I have a table in which the transaction data of customers are stored. The purchase date is always given at the first of the month. If a customer has bought more than once during a month, both purchase invoices are issued on the same date.
Date | CustomerID |
---|---|
01.02.20 | 1 |
01.03.20 | 1 |
01.03.20 | 1 |
01.03.20 | 1 |
For my further calculations, I would now like to remove the "duplicates" by increasing the date by one day for repeated purchases in a month. How can I do this to get the desired result with python?
Date | CustomerID |
---|---|
01.02.20 | 1 |
01.03.20 | 1 |
02.03.20 | 1 |
03.03.20 | 1 |
CodePudding user response:
A way to do it is to group by the dates and then convert them to a date range based on the number of occurrences of a certain customer ID.
First, we'd like the dates to be represented by pandas internally as actual dates and not strings.
df["Date"] = pd.to_datetime(df["Date"], format="%d.%m.%y")
Next, we group the data by customer ID and dates. In your case there's only the year 2020 so grouping by month only is alright but we'd like to be future proof so we shall also group by year. dt
refers to "datetime" and fetches the relevant info for us.

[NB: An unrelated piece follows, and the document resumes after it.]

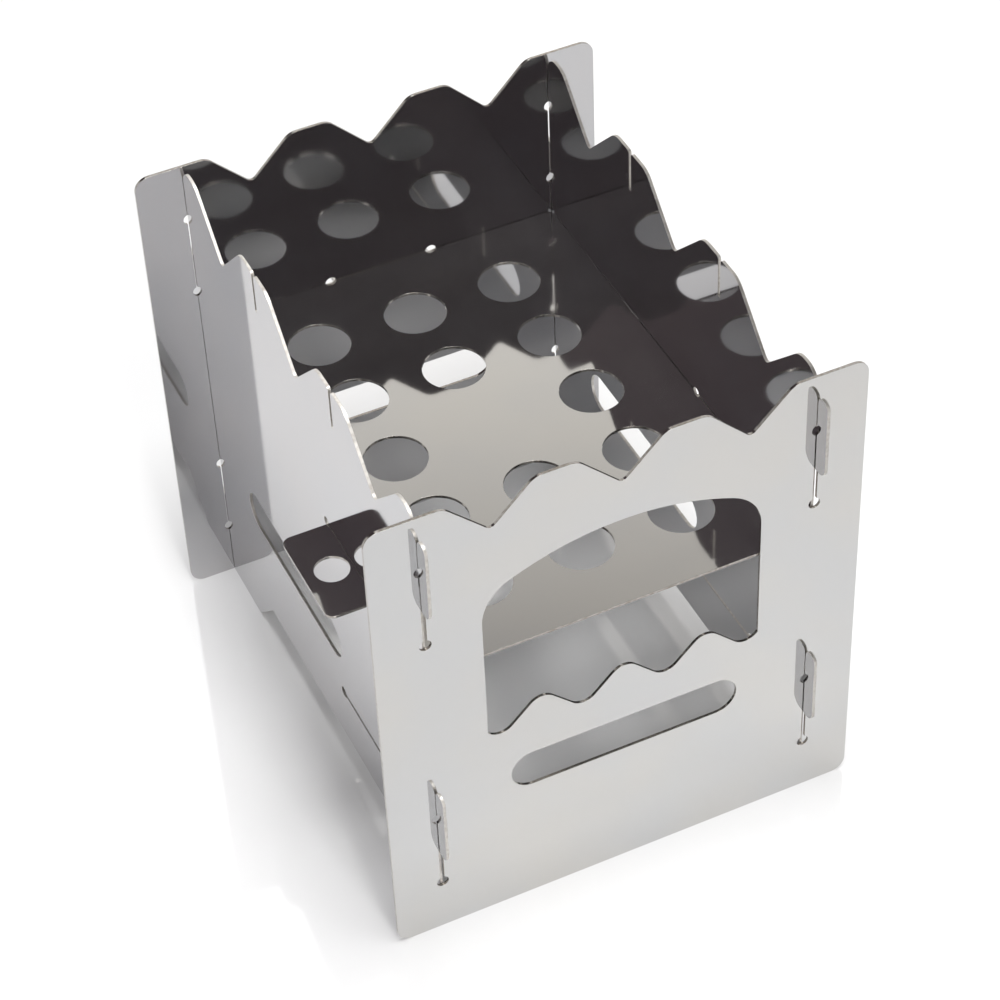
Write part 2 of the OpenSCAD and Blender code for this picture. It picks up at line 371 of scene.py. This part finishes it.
def edge_directions(spots, follow):
    """Where each outline point moves to as the plate is drawn in, and the directions that its
    wall faces where it leaves the point and where it arrives there."""

    def outward(p, q):
        along = (spots[q] - spots[p]).normalized()
        return Vector((along.y, -along.x))

    wall = {p: outward(p, q) for p, q in follow.items()}
    before = {q: p for p, q in follow.items()}
    sharp = math.cos(math.radians(SMOOTH_ANGLE))
    shift, leave, arrive = {}, {}, {}
    for p in follow:
        n_in, n_out = wall[before[p]], wall[p]
        dot = n_in.dot(n_out)
        shift[p] = (n_in + n_out) / max(1.0 + dot, MITRE_LIMIT)
        mean = (n_in + n_out).normalized() if dot > sharp else None
        leave[p] = mean or n_out
        arrive[p] = mean or n_in
    return shift, leave, arrive


def edge_profile(high, low):
    """Rows of points down a rounded edge: how far each is drawn in, its place along the
    thickness, and how far its normal is turned from the upper face's."""
    rings = []
    for k in range(ROUND_STEPS + 1):
        turn = math.pi / 2 * k / ROUND_STEPS
        rings.append((EDGE_ROUND * (1 - math.sin(turn)), EDGE_ROUND * (1 - math.cos(turn)), turn))
    rows = [(inset, high - drop, turn) for inset, drop, turn in rings]
    rows += [(inset, low + drop, math.pi - turn) for inset, drop, turn in reversed(rings)]
    return rows


def make_plate(name, axis, sheet_steel, edge_steel):
    """A plate with rounded edges, made from the CAD plate's outline.

    Its flat faces keep the CAD's triangles, drawn in by the rounding, and all faces carry the
    exact normals of a flat sheet, of its round edges and of its cut wall."""
    first, second = PLANE_AXES[axis]
    spots, upper, lower, high, low = read_plate(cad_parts[name].data, axis)
    edges = {(p, q) for face in upper for p, q in zip(face, face[1:] + face[:1])}
    follow = {p: q for p, q in edges if (q, p) not in edges}
    shift, leave, arrive = edge_directions(spots, follow)
    rows = edge_profile(high, low)
    last = len(rows) - 1

    def at(spot, height):
        point = [0.0, 0.0, 0.0]
        point[first], point[second], point[axis] = spot.x, spot.y, height
        return tuple(point)

    def direction(side, rise):
        return tuple(Vector(at(side, rise)).normalized())

    vertices, index = [], {}
    for r, (inset, height, _) in enumerate(rows):
        for p in follow:
            index[r, p] = len(vertices)
            vertices.append(at(spots[p] - shift[p] * inset, height))

    faces, normals, kinds = [], [], []
    for flat_faces, r, rise in ((upper, 0, 1.0), (lower, last, -1.0)):
        for face in flat_faces:
            faces.append([index[r, p] for p in face])
            normals += [direction(Vector((0.0, 0.0)), rise)] * len(face)
            kinds.append(SHEET)
    for p, q in follow.items():
        for r in range(last):
            corners = ((r, p), (r + 1, p), (r + 1, q), (r, q))
            sides = (leave[p], leave[p], arrive[q], arrive[q])
            faces.append([index[corner] for corner in corners])
            for (row, _), side in zip(corners, sides):
                turn = rows[row][2]
                normals.append(direction(side * math.sin(turn), math.cos(turn)))
            kinds.append(CUT)

    mesh = bpy.data.meshes.new(name + "_sheet")
    mesh.from_pydata(vertices, [], faces)
    mesh.materials.append(sheet_steel)
    mesh.materials.append(edge_steel)
    mesh.polygons.foreach_set("material_index", kinds)
    mesh.polygons.foreach_set("use_smooth", [True] * len(kinds))
    mesh.normals_split_custom_set(normals)
    mesh.validate()
    return put(name + "_sheet", mesh)


def make_world():
    """A plain studio: a dark room over white low walls, a white panel behind the stove, upright
    panels in front and at the sides, and a wide dim ceiling."""
    world = bpy.data.worlds.new("studio")
    bpy.context.scene.world = world
    t = Tree(world)
    ray = t.add("ShaderNodeTexCoord").outputs["Generated"]
    right, ahead, height = t.add("ShaderNodeSeparateXYZ", {0: ray}).outputs
    level = t.vector("NORMALIZE", t.vector("MULTIPLY", ray, (1, 1, 0)))

    def band(azimuth, sides):
        turn = math.radians(azimuth)
        aside = t.dot(level, (math.sin(turn), math.cos(turn), 0))
        return t.spread(aside, *[math.cos(math.radians(side)) for side in sides])

    light = t.mix(t.noise(ray, *ROOM_CLOUDS), ROOM_WARM, ROOM_COOL)
    light = t.mix(t.spread(right, *ROOM_DARKENING), light, ROOM_DARK)
    wall = t.mix(t.spread(ahead, *WALL_BRIGHTENING), WALL_LIGHT, WALL_FRONT)
    light = t.mix(t.spread(height, *WALL_FADE, 1.0, 0.0), light, wall)
    behind = t.mix(t.spread(height, *BACK_FADE), BACK_LOW, BACK_HIGH)
    behind = t.mix(band(BACK_AZIMUTH, BACK_SIDES), FLANK_LIGHT, behind)
    light = t.mix(band(BACK_AZIMUTH, FLANK_SIDES), light, behind)
    for azimuth, sides, fade, colour in STRIPS:
        mask = t.math("MULTIPLY", band(azimuth, sides), t.spread(height, *fade))
        light = t.mix(mask, light, colour)
    ramp = t.spread(t.dot(ray, OVERHEAD_LEAN), *OVERHEAD_RAMP, smooth=False)
    overhead = t.mix(ramp, OVERHEAD_DIM, OVERHEAD_LIGHT)
    light = t.mix(t.spread(height, *OVERHEAD_FADE), light, overhead)
    background = t.add("ShaderNodeBackground", {"Color": light, "Strength": 1.0})
    t.add("ShaderNodeOutputWorld", {"Surface": background.outputs[0]})


def make_lamp():
    """The big soft light over the front of the stove."""
    data = bpy.data.lights.new("overhead", "AREA")
    data.shape = "SQUARE"
    data.size = LAMP_SIZE
    data.energy = LAMP_POWER
    place = Vector(LAMP_PLACE)
    aim = place.to_track_quat("Z", "Y").to_matrix().to_4x4()
    put("overhead", data).matrix_world = Matrix.Translation(place) @ aim


def make_floor():
    """The table top, whose rim no view reaches."""
    mesh = bpy.data.meshes.new("table")
    h = FLOOR_HALF
    mesh.from_pydata([(-h, -h, 0), (h, -h, 0), (h, h, 0), (-h, h, 0)], [], [(0, 1, 2, 3)])
    mesh.materials.append(floor_material())
    put("table", mesh)


def make_camera():
    """The camera at the photograph's place and angle."""
    azimuth, drop = math.radians(CAMERA_AZIMUTH), math.radians(CAMERA_DROP)
    forward = Vector(
        (
            math.sin(azimuth) * math.cos(drop),
            math.cos(azimuth) * math.cos(drop),
            -math.sin(drop),
        )
    )
    right = forward.cross(Vector((0, 0, 1))).normalized()
    up = right.cross(forward)
    roll = Matrix.Rotation(math.radians(CAMERA_ROLL), 3, forward)
    right, up = roll @ right, roll @ up
    data = bpy.data.cameras.new("camera")
    data.lens = CAMERA_LENS
    data.sensor_width = SENSOR_WIDTH
    data.clip_start, data.clip_end = CAMERA_CLIP
    camera = put("camera", data)
    camera.matrix_world = Matrix(
        (
            (right.x, up.x, -forward.x, CAMERA_PLACE[0]),
            (right.y, up.y, -forward.y, CAMERA_PLACE[1]),
            (right.z, up.z, -forward.z, CAMERA_PLACE[2]),
            (0, 0, 0, 1),
        )
    )
    bpy.context.scene.camera = camera


make_camera()
make_world()
make_lamp()
make_floor()
bpy.context.scene.view_settings.view_transform = "Standard"
# The mirror walls face each other, so light passes between them many times
cycles = bpy.context.scene.cycles
cycles.max_bounces = 24
cycles.diffuse_bounces = 6
cycles.glossy_bounces = 16

for order, (name, axis, body, slot, lit_tones_and_dust, cut) in enumerate(PLATES):
    # Each plate's sheet material carries painted light in its tones
    sheet = polished_steel(name + "_polish", lit_tones_and_dust, order)
    edge = cut_edge(name + "_cut", axis, cut, order)
    piece = make_plate(name, axis, sheet, edge)
    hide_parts(name)
    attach(piece, body)

bpy.context.view_layer.update()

gb = df.groupby(["CustomerID", df.Date.dt.year, df.Date.dt.month])
Then, we can use some pandas magic proper. For each group, we get the first date which will always be the first day of a given month. We create a range of days, starting from that day, that is proportional to the counts of observations in that group and voilà.
idx = gb["Date"].transform(lambda x : pd.date_range(x.iloc[0],
periods=x.count(),
freq="D"))
idx
looks like this :
0 2020-02-01
1 2020-03-01
2 2020-03-02
3 2020-03-03
Name: Date, dtype: datetime64[ns]
Finally, we know there are as many values in newly created idx
as there are in the original dataframe, meaning that we can either use this variable as and index or as new column.
(Pick one of the two depending on your needs)
df.index = idx # as index
df["Date_fixed"] = idx # as column
N.B: This solution might present issues in case there are more customer ID's for a given month than days in the month. So you'll want to be careful with that =)